Is it recommended to replace the tensioner at the same time as the pulleys?
June 18, 2016
  Followup from the Pelican Staff: It's not required but is a good idea. Saves a possible failure down the road.

Give The Pelican Parts parts specialists a call at 1-888-280-7799. They can figure out what part or repair kit you need.
- Nick at Pelican Parts
seta Comments: 98 boxster - i ordered the mubea replacements for the upper and lower idler pulleys. do they come with the necessary washers and spacers? if not, i'm missing the washer on the lower pulley. what is the part number for this?
January 4, 2016
  Followup from the Pelican Staff: I am not sure what they come with. I’m not the best with part numbers.

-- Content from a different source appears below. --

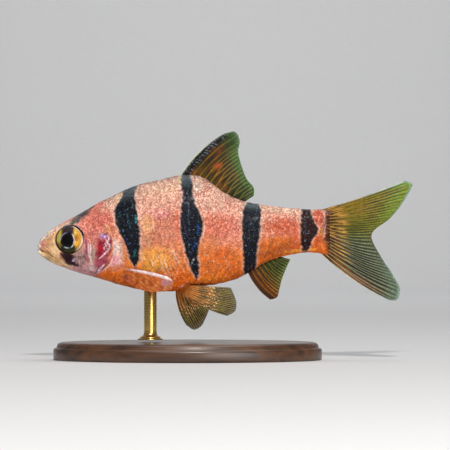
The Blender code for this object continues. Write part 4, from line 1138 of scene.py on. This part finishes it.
# Scales: hard, clear and smooth, so they shine more than the skin in small broken lights
scale_finish = fish_finish("clear_scales_over_pigment", 0.46, 0.04, 0.35)
plate_faces, plate_rim = scale_faces()
across = np.linspace(-1, 1, SCALE_ROWS)
length = np.concatenate([np.linspace(0, 0.38, 3, endpoint=False), np.linspace(0.38, 1, 11)])
grid_u, grid_w = np.meshgrid(across, length, indexing="ij")
draw = np.random.default_rng(7)
for side, side_name in ((-1, "left"), (1, "right")):
    halves = {"upper": [], "lower": []}
    for root in scale_roots():
        girth = float(np.interp(root[0], table_x, table_girth))
        halves["upper" if root[1] < 0.47 * girth - 0.1 else "lower"].append(root)
    for half_name, roots in halves.items():
        points = []
        faces = []
        patches = []
        tones = []
        for root_x, place, pitch in roots:
            reach = 0.56 + 0.44 * np.sqrt(np.clip(1 - grid_u ** 2, 0, 1))
            x = root_x - 0.3 + SCALE_LENGTH * grid_w * reach
            girth = np.interp(np.clip(x, table_x[0], 13.9), table_x, table_girth)
            here = float(np.interp(root_x, table_x, table_girth))
            share = (place + SCALE_HALF_HEIGHT * pitch * grid_u) / here
            angle = girth_angle(x, np.clip(share, 0.006, 0.994))
            lift = -0.17 + 0.13 * grid_w * reach - 0.015 * grid_u ** 2 + draw.uniform(-0.006, 0.006)
            lift = lift + 0.12 * ramp(x, 13.7, 14.6)
            lift = lift - 0.025 * ramp(grid_w, 0.9, 1.0)
            top = lifted(x, angle, lift).reshape(-1, 3)
            base = lifted(x, angle, lift - SCALE_THICKNESS).reshape(-1, 3)
            plate = np.vstack([top, base[plate_rim], base.mean(axis=0)[None]])
            plate[:, 1] *= side
            start = len(points) * len(plate)
            faces += [tuple(start + index for index in face) for face in plate_faces]
            points.append(plate)
            rim = np.maximum(ramp(grid_w, 0.86, 1.0), ramp(np.abs(grid_u), 0.9, 1.0)).ravel()
            tones.append((draw.uniform(0.95, 1.05), rim))
            flat_place = ((root_x - SNOUT_X) / 40, 0.5 + side * 0.5 * place / here)
            local = np.stack([grid_w.ravel() - 0.5, grid_u.ravel() / 2], -1)
            local = np.vstack([local, local[plate_rim], [[0, 0]]])
            patches.append(np.array(flat_place) + PATCH * local)
        joined = np.vstack(points)
        coat = mesh_piece("scales_%s_%s" % (side_name, half_name), joined, faces)
        outward(coat)
        color, marks = fish_paint(joined)
        size = len(points[0])
        for k, (tone, rim) in enumerate(tones):
            part = slice(k * size, k * size + len(rim))
            color[k * size:(k + 1) * size] *= tone
            clear = 1 - marks[part, 0]
            color[part] = tint(color[part], "#8A5646", 0.16 * rim * clear)
        keep_paint(coat, color, marks)
        layer = coat.data.uv_layers.new(name="OFBake")
        corner = np.empty(len(coat.data.loops), dtype=np.int32)
        coat.data.loops.foreach_get("vertex_index", corner)
        layer.data.foreach_set("uv", np.vstack(patches)[corner].ravel())
        coat.data.materials.append(scale_finish)
        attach(coat, "root")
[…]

Give our parts specialists a call at 1-888-280-7799. They can figure out what part or repair kit you need.
- Nick at Pelican Parts
Sammy Comments: I striped the bolt in back so now how do I change it? 313-400-8121 Sammy
November 20, 2015
  Followup from the Pelican Staff: Which bolt? You can either use vise-grips to remove it. or Drill it out. - Nick at Pelican Parts  
ftp19601960 Comments: A few comments on 986: 1 to get longer alternator bolt out I jacked up engine front a little. 2 No need to buy new pulleys. They all the same and use the same bearing 15x35x15.9, such as 5202 size double row, angular contact. Bearings cost much less.
April 29, 2015
  Followup from the Pelican Staff: Good idea on the jacking up the engine, might be a little hard on the front mount though. As for replacing the bearings, I'm not sure I would trust a pulley that has had bearings pressed in and out more than once I have actually seen these pulleys break. Better to buy a new roller to be safe. - Casey at Pelican Parts  
zaskar14 Comments: To remove the tensioner pulley, when you say "backwards in orientation" do you turn the bolt clockwise to loosen?
February 26, 2015
  Followup from the Pelican Staff: You will hold the bolt with the 15 mm wrench behind the pulley, and you will loosen the 24 mm nut by turning it counter clockwise. Backwards in orientation means that the bolt goes through the pulley from the rear when compared to the other pulleys which have the bolts going through the front. - Casey at Pelican Parts  
Dr Suess Comments: I would like to suggest a technique for helping with the removal of the pulley. When I tried this the first time, the bolt on the back was starting to flop around even with the 15mm wrench on the back, this made the loosening of the pulley very difficult due to the fact that it is applied with Loctite. In order to stabilize the bolt I used both the 15mm wrench and a large screwdriver wedged behind the bolt & wrench in order to stabilize the bolt in position. This made both loosening the old pulley and replacing the new pulley much easier.
February 28, 2014
  Followup from the Pelican Staff: Thanks for the additional info. We appreciate it.
- Nick at Pelican Parts
d_roas Comments: Just loosen the other bolt and swivel the alternator up a bit, no need to bend anything!
November 7, 2013
  Followup from the Pelican Staff: Thanks for the additional Info. We appreciate it.
- Nick at Pelican Parts
Paka Comments: What are the part numbers for the different pulleys?
July 13, 2013
  Followup from the Pelican Staff: Give our parts specialists a call at 1-888-280-7799 and they can help figure out which part or repair kit you need.
- Nick at Pelican Parts
Mike Comments: I wonder if Wayne has actually done this in the car. When I replaced the top idler pulley, the long bolt does not simply "pull out". It runs into the back of the sheet metal that surrounds the shifter cables as they pass through the rear bulkhead. You can pull the bolt forward until the head hits the sheet metal, but you can't extract it. When I did this, I bent the sheet metal forward about 1/2" to get clearance. An alternative might have been to remove the alternator. But it CAN'T just be pulled out.
February 15, 2013
  Followup from the Pelican Staff: A little creative thinking bending the sheet metal forward for bolt removal. Thanks for the tip. You might check your engine and transmission mounts. When failing they change a lot of clearances for the engine and transmission.

- Denny at Pelican Parts
Rocket Man Comments: 1. Is there a technique to tell if the spring loaded arm of the tensioner pully is going bad on Boxster?
2. Is a belt tensioner tool ever needed for Boxsters/996?
September 20, 2012
  Followup from the Pelican Staff: The only way the spring tensioner can fail is for the spring to break. In that case all belt tension would be lost.